Internally the engine is dealing with Unicode so it would probably be something like: set msg [string map “u00FB u002D” [msget $mh]] or
set msg [string map “u00FB x2D” [msget $mh]]
Although I have not tried it.
Hello,
I have a weird character mapping issue similar to this, running on Cloverleaf 6.1.
The incoming transactions are sent to my system in ISO-8859-1 and this is also what I want to send them out to the end points as.
On both the inbound and outbound pipes I have set the encoding to ISO-8859-1. On the inbound smat I can see the data is ISO-8859-1 but on the outbound smat the data is stored as UTF-8 for some odd reason.
I tried the same transaction again but used the bypass encoding on both the inbound and outbound and this produced some unreadable results, neither UTF-8 nor ISO-8859-1.

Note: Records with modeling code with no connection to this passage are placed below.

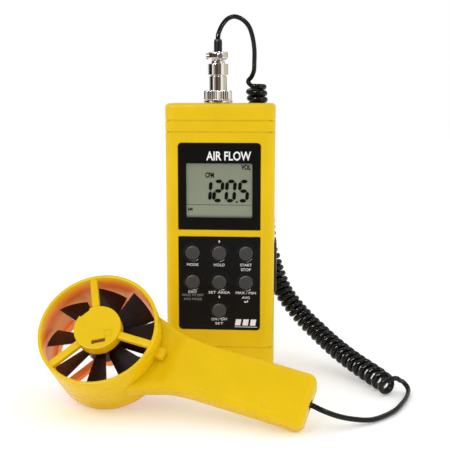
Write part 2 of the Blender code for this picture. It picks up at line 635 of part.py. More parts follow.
def build_vane():
    profile = ((RING_INNER_R, -0.8), (RING_INNER_R + 0.5, 0.0), (RING_R - 0.7, 0.0), (RING_R, -0.8),
               (RING_R, -8.0), (RING_BACK_R, -RING_DEPTH + 0.6), (RING_BACK_R - 0.6, -RING_DEPTH),
               (RING_INNER_R, -RING_DEPTH))
    housing = lathe("vane_housing", profile, segments=56)
    cup = ((0, 0.8), (13.4, 0.8), (14.1, 0.1), (14.1, -6.6), (12.9, -6.6), (12.9, -1.2), (0, -1.2))
    hub = lathe("h1", cup, segments=40)
    spokes = [bar("h2", 13.4, RING_INNER_R + 0.8, 2.25, -4.2, -0.5, a) for a in SPOKE_ANGLES]
    tab = prism("h3", rounded(3.0, 3.2, 0.8, 2, (38.0, 0.0)), HANDLE_FRONT + GAP, -8.6)
    boss = tube("h4", 3.4, 2.3, -5.4, -1.0, segments=24)
    fuse(housing, hub, *spokes, tab, boss)
    cut(housing, bar("c1", 7.8, 10.4, 4.1, -4.0, 3.0, HUB_SLOT_ANGLE))
    place_probe(housing, YELLOW, 0.35)

    guard = tube("rear_guard", 33.5, 32.2, REAR_BACK_N, REAR_FRONT_N, segments=48)
    hub = rod("g1", 8.0, REAR_BACK_N, REAR_FRONT_N + 2.6, segments=32)
    spokes = [bar("g2", 6.0, 32.8, 2.25, REAR_BACK_N + 0.8, REAR_FRONT_N - 0.4, a) for a in SPOKE_ANGLES]
    fuse(guard, hub, *spokes)
    cut(guard, rod("c1", 2.4, REAR_BACK_N + 3.0, -20.0, segments=24))
    place_probe(guard, YELLOW, 0.4)

    bearing = ((1.3, -5.2), (2.0, -5.2), (2.0, -1.6), (1.3, -1.6))
    place_probe(lathe("front_bearing", bearing, segments=16), (0.6, 0.45, 0.2), 0.3, 1.0, smooth=True)
    bearing = ((1.3, -31.9), (2.1, -31.9), (2.1, -27.2), (1.3, -27.2))
    place_probe(lathe("rear_bearing", bearing, segments=16), (0.6, 0.45, 0.2), 0.3, 1.0, smooth=True)
    board = tube("pickup_board", 12.2, 3.9, -2.9, -1.7, segments=32)
    place_probe(board, (0.35, 0.03, 0.02), 0.5)

    rotor = tube("impeller", 12.0, 1.3, -21.6, -7.2, segments=40)
    blades = []
    for k in range(BLADE_COUNT):
        blade = prism("blade", blade_outline(), -0.35, 0.35)
        blade.data.transform(Matrix.Rotation(math.radians(BLADE_PITCH), 4, "X"))
        blade.data.transform(Matrix.Translation((0.0, 0.0, BLADE_MID_N * MM)))
        blade.data.transform(Matrix.Rotation(2.0 * math.pi * (k + BLADE_START) / BLADE_COUNT, 4, "Z"))
        blades.append(blade)
    fuse(rotor, *blades)
    place_probe(rotor, BLACK, 0.35, spin=True)
    shaft = rod("rotor_shaft", 1.0, -31.6, -1.9, segments=20)
    place_probe(shaft, STEEL, 0.25, 1.0, smooth=True, spin=True)
    magnet = tube("rotor_magnet", 9.0, 3.9, -6.8, -4.4, segments=32)
    place_probe(magnet, (0.08, 0.08, 0.09), 0.4, 0.6, smooth=True, spin=True)


def build_cord():
    cord_solid("cord_lead", ARCH, CORD_R, 30, 8)
    cord_solid("cord_coil", COIL, COIL_R, 32, 16)
    cord_solid("cord_tail", TAIL, CORD_R, 40, 8)


clear_scene()
build_case()
build_front_panels()
build_keys()
build_inside()
build_side()
build_stand()
build_plug()
build_handle()
build_vane()
build_cord()
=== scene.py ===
import json
import math

import bmesh
import bpy
from mathutils import Matrix, Quaternion, Vector
from mathutils.geometry import interpolate_bezier

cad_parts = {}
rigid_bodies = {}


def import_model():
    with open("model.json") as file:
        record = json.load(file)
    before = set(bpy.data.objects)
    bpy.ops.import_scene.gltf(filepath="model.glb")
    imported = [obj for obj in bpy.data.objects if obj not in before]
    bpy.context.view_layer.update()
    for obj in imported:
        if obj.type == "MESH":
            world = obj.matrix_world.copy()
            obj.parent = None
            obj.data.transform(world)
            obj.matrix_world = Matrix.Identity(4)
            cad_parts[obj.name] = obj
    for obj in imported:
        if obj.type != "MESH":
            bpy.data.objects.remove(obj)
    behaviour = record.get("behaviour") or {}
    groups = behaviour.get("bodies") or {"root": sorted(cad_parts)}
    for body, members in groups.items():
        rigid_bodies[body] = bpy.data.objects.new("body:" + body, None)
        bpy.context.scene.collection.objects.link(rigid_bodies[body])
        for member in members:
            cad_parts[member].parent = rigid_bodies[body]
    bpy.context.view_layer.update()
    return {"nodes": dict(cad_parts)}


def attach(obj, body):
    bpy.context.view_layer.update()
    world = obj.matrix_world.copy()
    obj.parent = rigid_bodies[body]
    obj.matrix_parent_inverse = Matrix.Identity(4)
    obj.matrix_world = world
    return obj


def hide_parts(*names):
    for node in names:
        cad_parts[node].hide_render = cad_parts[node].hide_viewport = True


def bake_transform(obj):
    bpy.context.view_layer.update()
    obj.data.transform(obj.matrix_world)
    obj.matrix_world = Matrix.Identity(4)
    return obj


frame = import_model()

MM = 0.001
WELD = 0.000004

# meter case, the same sizes as the solids
CASE_HALF_W = 36.0
CASE_HALF_D = 16.0
CASE_H = 180.0
CASE_CORNER = 7.0
SPLIT_Y = 2.0
WALL_FRONT_Y = -13.8
WALL_BACK_Y = 13.0
WALL_SIDE_X = 33.8
FLOOR_Z = 2.5
ROOF_Z = 177.5
GROOVE_Z = (18.0, 161.5, 169.0)
GROOVE_PROFILE = ((-0.55, 0.0), (-0.4, 0.12), (-0.25, 0.5), (0.0, 0.6), (0.25, 0.5), (0.4, 0.12), (0.55, 0.0))
GAP = 0.3

BEZEL_HALF_W = 27.0
BEZEL_Z = (97.5, 154.5)
WINDOW_HALF_W = 21.7
WINDOW_Z = (105.6, 141.2)
OVERLAY_Z = (30.0, 92.8)
PANEL_BACK_Y = -15.2
PANEL_SEAT_Y = -14.9
GLASS_Y = -14.8
PANEL_FRONT_Y = -16.0
PANEL_EDGE = 0.25
SEAT_ROOM = 0.2
PRINT_DEPTH = 0.05
PRINT_LIFT = 0.01

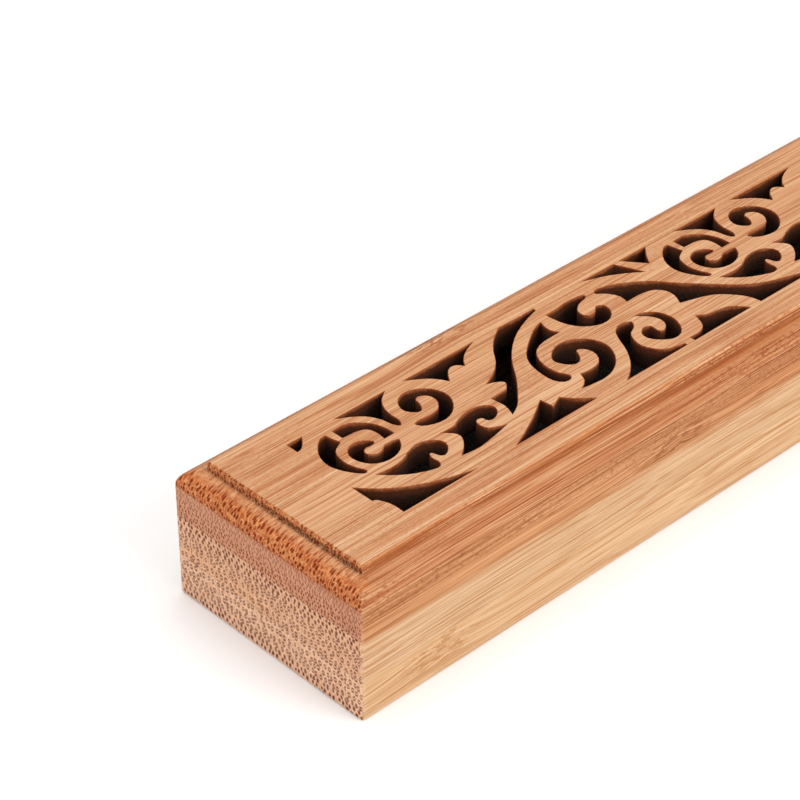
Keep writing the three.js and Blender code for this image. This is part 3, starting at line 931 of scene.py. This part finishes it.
WOODS = {
    "base_lower_ply": {
        "side": (196, 159, 120),
        "side_deep": (190, 147, 103),
        "side_fibre": (168, 116, 69),
        "side_light": (214, 179, 143),
        "side_line": (162, 104, 56),
        "end": (211, 165, 132),
        "end_deep": (193, 144, 112),
        "end_fibre": (90, 26, 3),
        "end_light": (239, 198, 168),
        "seed": 3.1,
        "across": 1.05,
        "spacing": 1.0,
        "spread": 0.45,
        "foot": 0.0,
        "height": 8.2,
        "ripe": (3.6, 0.4),
        "size": 0.29,
        "disorder": 0.42,
        "strips": (30.8, -18.6),
        "streaks": 0.4,
        "hair": 0.85,
        "cords": 0.85,
        "flank": 0.0,
        "specks": 0.1,
        "speck_clouds": (0.35, 0.6),
        "speck_foot": 0.0,
        "halos": 0.8,
        "dots": 0.92,
        "knuckles": [
            ((-100.0, -22.0, 5.2), (9.0, 9.0, 3.4), (0.0, 1.3)),
            ((38.0, 22.0, 4.0), (9.0, 9.0, 3.0), (0.0, 1.2)),
        ],
        "cutting": base_lower_cutting,
        "warmth": no_warmth,
        "soot": base_lower_soot_and_shade,
    },
    "base_upper_ply": {
        "side": (190, 153, 116),
        "side_deep": (184, 141, 99),
        "side_fibre": (163, 110, 64),
        "side_light": (206, 170, 135),
        "side_line": (162, 105, 58),
        "end": (203, 156, 124),
        "end_deep": (184, 131, 97),
        "end_fibre": (90, 26, 3),
        "end_light": (234, 188, 154),
        "seed": 11.7,
        "across": 1.15,
        "spacing": 1.8,
        "spread": -1.2,
        "foot": 8.2,
        "height": 8.2,
        "ripe": (12.6, 15.6),
        "size": 0.29,
        "disorder": 0.45,
        "strips": (20.5, -1.5),
        "streaks": 0.4,
        "hair": 0.8,
        "cords": 0.85,
        "flank": 0.0,
        "specks": 0.1,
        "speck_clouds": (0.35, 0.6),
        "speck_foot": 0.0,
        "halos": 0.8,
        "dots": 0.88,
        "knuckles": [
            ((70.0, -22.0, 12.0), (9.0, 9.0, 2.8), (0.0, 1.1)),
            ((-52.0, 22.0, 12.5), (9.0, 9.0, 2.8), (0.0, 1.1)),
        ],
        "cutting": base_upper_cutting,
        "warmth": no_warmth,
        "soot": base_upper_soot_and_shade,
    },
    "lid_lower_ply": {
        "side": (187, 134, 92),
        "side_deep": (168, 109, 67),
        "side_fibre": (138, 80, 42),
        "side_light": (215, 164, 124),
        "side_line": (126, 70, 36),
        "end": (177, 119, 87),
        "end_deep": (162, 103, 74),
        "end_fibre": (106, 44, 22),
        "end_light": (214, 161, 128),
        "seed": 23.9,
        "across": 0.74,
        "spacing": 0.8,
        "spread": -0.5,
        "foot": 16.4,
        "height": 6.1,
        "ripe": (26.0, 18.0),
        "size": 0.2,
        "disorder": 0.6,
        "strips": (22.0, 1.0),
        "streaks": 0.6,
        "hair": 0.52,
        "cords": 0.5,
        "flank": 0.15,
        "specks": 0.68,
        "speck_clouds": (0.2, 0.42),
        "speck_foot": 19.2,
        "halos": 0.8,
        "dots": 0.84,
        "knuckles": [
            ((-45.0, -22.0, 18.3), (11.0, 9.0, 2.8), (0.0, 1.3)),
            ((66.0, 22.0, 19.0), (10.0, 9.0, 2.6), (0.0, 1.2)),
        ],
        "cutting": lid_lower_cutting,
        "warmth": lid_lower_warmth,
        "soot": lid_lower_soot_and_shade,
    },
    "lid_fret_ply": {
        "side": (197, 148, 108),
        "side_deep": (182, 120, 77),
        "side_fibre": (148, 79, 42),
        "side_light": (213, 172, 134),
        "side_line": (150, 82, 44),
        "end": (174, 94, 47),
        "end_deep": (154, 71, 30),
        "end_fibre": (104, 30, 2),
        "end_light": (220, 156, 106),
        "seed": 37.3,
        "across": 0.95,
        "spacing": 0.95,
        "spread": 0.1,
        "foot": 22.5,
        "height": 4.75,
        "ripe": (28.5, 24.0),
        "size": 0.23,
        "disorder": 0.85,
        "strips": (19.0, 4.0),
        "streaks": 0.8,
        "hair": 0.55,
        "cords": 0.55,
        "flank": 0.4,
        "specks": 0.8,
        "speck_clouds": (0.35, 0.6),
        "speck_foot": 20.0,
        "halos": 0.6,
        "dots": 0.9,
        "knuckles": [
            ((-61.0, 19.2, 26.4), (10.0, 3.8, 3.0), (0.9, 0.0)),
            ((44.0, -19.0, 26.0), (9.0, 2.6, 3.0), (0.9, 0.0)),
        ],
        "cutting": fret_cutting_and_step_shade,
        "warmth": fret_warmth,
        "soot": fret_scorch_soot_and_shade,
    },
}


def brass(name, soot_and_shade_strength):
    """Rolled brass that has dulled, with fine scratches and a film of soot, which when heavy
    also serves as painted shade inside the box.
    """
    finish, mix, shader = new_finish(name, 0.3)
    shader.inputs["Metallic"].default_value = 1.0
    position, _ = mix.place()
    scratches = mix.clouds_on(position, (0.5, 9.0, 9.0), 3.0, 0.6)
    patches = mix.clouds_on(position, (0.35, 0.35, 0.35), 4.0, 0.6)
    stain = mix.use(soot_and_shade_effect, Position=position, Strength=soot_and_shade_strength)["Stain"]
    bright = linear(214, 170, 94)
    dull = linear(182, 134, 66)
    colour = mix.blend(mix.rise(patches, 0.35, 0.7), bright, dull)
    # The soot film, heaviest on the clip, darkens it partly as painted shade
    colour = mix.blend(mix.times(stain, 0.75), colour, linear(74, 50, 27))
    mix.join(colour, shader.inputs["Base Color"])
    rough = mix.add(0.24, mix.times(scratches, 0.2), mix.times(stain, 0.3))
    mix.join(rough, shader.inputs["Roughness"])
    mix.join(mix.relief(scratches, 0.01), shader.inputs["Normal"])
    return finish


def nickel():
    """Nickel plate on the magnets, bright with a few hairline scratches."""
    finish, mix, shader = new_finish("magnet_nickel_plate", 0.2)
    shader.inputs["Metallic"].default_value = 1.0
    position, _ = mix.place()
    scratches = mix.clouds_on(position, (5.0, 0.35, 5.0), 3.0, 0.7)
    patches = mix.clouds_on(position, (0.9, 0.9, 0.9), 3.0, 0.6)
    bright = linear(186, 183, 177)
    dull = linear(172, 168, 161)
    colour = mix.blend(mix.rise(patches, 0.3, 0.8), bright, dull)
    mix.join(colour, shader.inputs["Base Color"])
    mix.join(mix.add(0.2, mix.times(scratches, 0.16)), shader.inputs["Roughness"])
    mix.join(mix.relief(scratches, 0.0006), shader.inputs["Normal"])
    return finish


def felt():
    """Pressed heat-proof felt: short crossing fibres, charcoal grey, darker with soot that is
    also painted shade.
    """
    finish, mix, shader = new_finish("pad_felt", 0.95)
    shader.inputs["Specular IOR Level"].default_value = 0.12
    shader.inputs["Sheen Weight"].default_value = 0.08
    shader.inputs["Sheen Roughness"].default_value = 0.6
    position, _ = mix.place()
    x, y, z = mix.split(position)
    lay = mix.clouds_on(position, (0.7, 0.7, 0.7))
    bend = mix.times(mix.less(lay, 0.5), 3.0)
    one_way_at = mix.combine(mix.times(mix.add(x, bend), 6.5), mix.times(y, 1.4), z)
    one_way, _ = mix.clouds(one_way_at, 3.0, 0.7)
    other_way_at = mix.combine(mix.times(x, 1.4), mix.times(mix.add(y, bend), 6.5), z)
    other_way, _ = mix.clouds(other_way_at, 3.0, 0.7)
    fibres = mix.maths("MAXIMUM", one_way, other_way)
    colour = mix.blend(mix.rise(fibres, 0.45, 0.75), linear(46, 42, 39), linear(84, 77, 71))
    stain = mix.use(soot_and_shade_effect, Position=position, Strength=0.8)["Stain"]
    # soot darkening, partly painted shade inside the box
    colour = mix.blend(mix.times(stain, 0.5), colour, linear(36, 30, 27))
    mix.join(colour, shader.inputs["Base Color"])
    mix.join(mix.relief(fibres, 0.25), shader.inputs["Normal"])
    return finish


# Making of the pieces

WELD = 1e-6
FLAT_ANGLE = math.radians(0.5)
SHARP_ANGLE = math.radians(30)


def finish_piece(piece, body, node, finish):
    """Gives a piece its finish and its body, and hides the CAD node it stands for."""
    piece.data.materials.clear()
    piece.data.materials.append(finish)
    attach(piece, body)
    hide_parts(node)


def dress(node, name, edge=0.0):
    """A welded copy of a CAD piece, its hard edges softened by the edge's width."""
    form = bmesh.new()
    form.from_mesh(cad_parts[node].data)
    bmesh.ops.remove_doubles(form, verts=form.verts, dist=WELD)
    bmesh.ops.dissolve_limit(
        form,
        angle_limit=FLAT_ANGLE,
        verts=form.verts,
        edges=form.edges,
    )
    for face in form.faces:
        face.smooth = True
    for side in form.edges:
        side.smooth = side.calc_face_angle(0.0) < SHARP_ANGLE
    piece = stand_in_scene(name, form)
    if edge > 0:
        soften = piece.modifiers.new("soft_edges", "BEVEL")
        soften.width = edge * MM
        soften.segments = 2
        soften.limit_method = "ANGLE"
        soften.angle_limit = SHARP_ANGLE
        soften.use_clamp_overlap = False
        soften.harden_normals = True
    return piece


def slice_pad(form, slices, way):
    """Cuts the slab into equal slices along one way, so that its top can be uneven."""
    nearest = 1e-5
    for number in range(1, slices):
        cut = pad_low.dot(way) + pad_size.dot(way) * number / slices
        bmesh.ops.bisect_plane(
            form,
            geom=form.verts[:] + form.edges[:] + form.faces[:],
            dist=nearest,
            plane_co=way * cut,
            plane_no=way,
        )


def lay_pad():
    """The felt pad: a thin slab with soft edges and a slightly uneven top."""
    corner_radius = 3.4
    edge_drop = 0.55
    edge_reach = 0.9
    bump_height = 0.10
    tuft_height = 0.04
    form = bmesh.new()
    bmesh.ops.create_cube(form, size=1.0)
    bmesh.ops.scale(form, verts=form.verts, vec=pad_size)
    bmesh.ops.translate(form, verts=form.verts, vec=(pad_low + pad_high) / 2)
    upright = [
        edge
        for edge in form.edges
        if abs(edge.verts[0].co.z - edge.verts[1].co.z) > pad_size.z / 2
    ]
    bmesh.ops.bevel(
        form,
        geom=upright,
        offset=corner_radius,
        offset_type="OFFSET",
        affect="EDGES",
        segments=8,
        profile=0.5,
        material=-1,
    )
    slice_pad(form, 150, Vector((1, 0, 0)))
    slice_pad(form, 20, Vector((0, 1, 0)))
    for vertex in form.verts:
        at = vertex.co
        if at.z < pad_high.z - 0.01:
            continue
        to_side = min(pad_high.y - abs(at.y), at.x - pad_low.x, pad_high.x - at.x)
        fall = edge_drop * math.exp(-max(to_side, 0.0) / edge_reach)
        bumps = noise.noise(Vector((at.x * 0.16, at.y * 0.22, 3.0)))
        tufts = noise.noise(Vector((at.x * 0.8, at.y * 0.8, 9.0)))
        at.z -= fall + bump_height * (1 + bumps) + tuft_height * (1 + tufts)
    bmesh.ops.scale(form, verts=form.verts, vec=(MM, MM, MM))
    bmesh.ops.recalc_face_normals(form, faces=form.faces)
    for face in form.faces:
        face.smooth = True
    pad = stand_in_scene("heat_pad_felt", form)
    finish_piece(pad, "base", "heat_pad", felt())


def build_box():
    """All pieces of the base and the lid."""
    plies = {
        "base_lower_ply": ("base", "base_bamboo"),
        "base_upper_ply": ("base", "base_bamboo"),
        "lid_lower_ply": ("lid", "lid_bamboo"),
        "lid_fret_ply": ("lid", "fret_bamboo"),
    }
    fret_edge = 0.16
    ply_edge = 0.06
    for node, (body, slot_name) in plies.items():
        edge = fret_edge if node == "lid_fret_ply" else ply_edge
        piece = dress(node, node + "_wood", edge)
        wood = bamboo(node + "_bamboo", WOODS[node])
        finish_piece(piece, body, node, wood)
    lay_pad()
    # The clip's soot is at full strength, partly as painted shade inside the closed box
    clip = dress("stick_clip", "stick_clip_brass", 0.07)
    finish_piece(clip, "base", "stick_clip", brass("clip_brass_sheet", 1.0))
    screw_brass = brass("screw_brass_bar", 0.6)
    for number in (1, 2):
        node = f"clip_screw_{number}"
        screw = dress(node, node + "_brass")
        finish_piece(screw, "base", node, screw_brass)
    plate = nickel()
    for body in ("base", "lid"):
        for number in (1, 2, 3, 4):
            node = f"{body}_magnet_{number}"
            magnet = dress(node, node + "_disc")
            finish_piece(magnet, body, node, plate)


stand_camera()
light_studio()
lay_floor()
build_box()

Does anyone have any advice on what I can do differently?
Thank you for any help or advice.
Aaron
I seem to recall the encoding on outbound threads is not applied until AFTER SMAT is written.
Have you tried to connect the outbound to hcitcptest so you can see the message as delivered (will be in Hex also)?
That way you can verify if my memory is correct and not waste time if SMAT won’t show you what you want.
email: jim.kosloskey@jim-kosloskey.com 29+ years Cloverleaf, 59 years IT - old fart.
I can confirm this.
Inbound SMATs are written before encoding, so you see the message in the encoding as it is sent from the inbound system. After the message is written to SMAT, it is encoded into UTF-8 and processed.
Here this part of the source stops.